Nos montagnes à Vallue redevenues bien couvertes
d’arbres, notamment fruitiers, avec par endroits des cultures saisonnières et
pérennes très vivaces, quelle que soit la saison, grâce à l’eau qui coulerait et
circulerait comme du sang dans les veines de la terre.
Nos champs recelés une abondance de fruits, de
légumes et de vivres, assortie d’une diversification dans la chaîne de valeur
qui débouche sur une triple sécurité alimentaire, économique et environnementale.

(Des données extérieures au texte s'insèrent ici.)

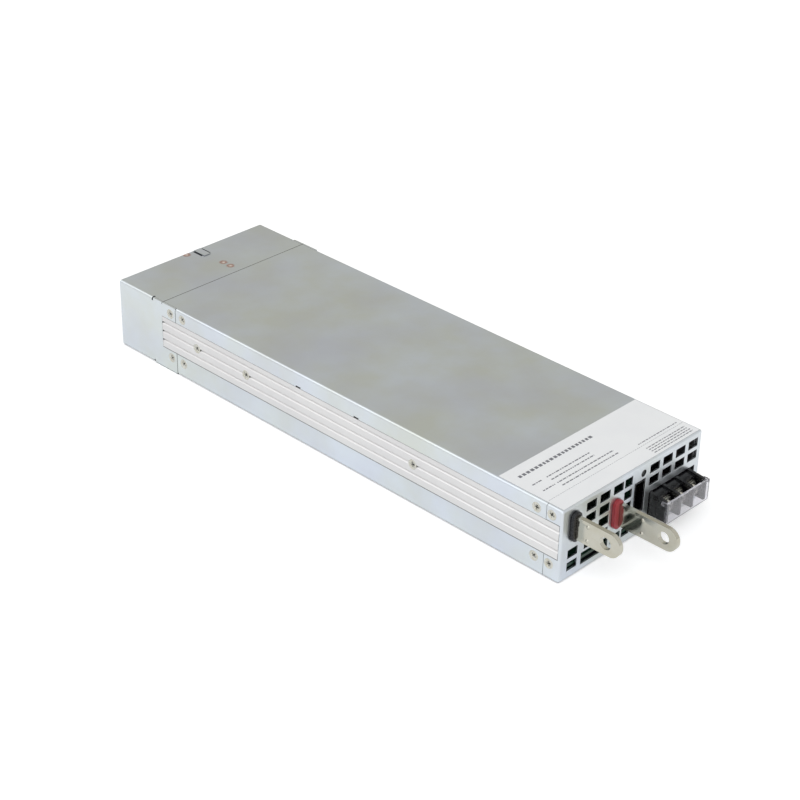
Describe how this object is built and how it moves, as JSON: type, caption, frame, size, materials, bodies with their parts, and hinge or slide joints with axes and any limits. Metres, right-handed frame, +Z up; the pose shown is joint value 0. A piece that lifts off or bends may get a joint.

Nos hameaux dotés d’un accès décent et équitable à
l’eau dans des bornes fontaines ou kiosques, en quantité suffisante à la fois
pour le bain, la lessive, l’abreuvage des animaux, les travaux domestiques,
mais aussi à l’eau potable pour une meilleure qualité de vie.
Vallue devenue la Mecque de l’agritourisme de
montagne, visitée par de nombreux voyageurs qui goûteront aux délices de ses
produits naturels et culturels, grâce à l’amélioration de la route d’accès.
Conclusion
L’eau est stratégique pour l’avenir de
Vallue. Mais, pour réussir ce pari, Vallue
a besoin de gens comme Bathol et Manuel, l’un qui plantait des mangues corne à Bois-Gency et l’autre qui
cherchait de l’eau à Fonds Rouge. Elle
aura besoin d’une collaboration et d’un investissement mixte public, privé et
communautaire. Ce projet innovant pourra
contribuer à créer plus de 2 000 emplois, à restaurer la biodiversité locale, et
à faire de Vallue un modèle de développement durable de territoires de montagne
à répliquer ailleurs. C’est ici son plaidoyer
pour un appel à manifestation d’intérêt.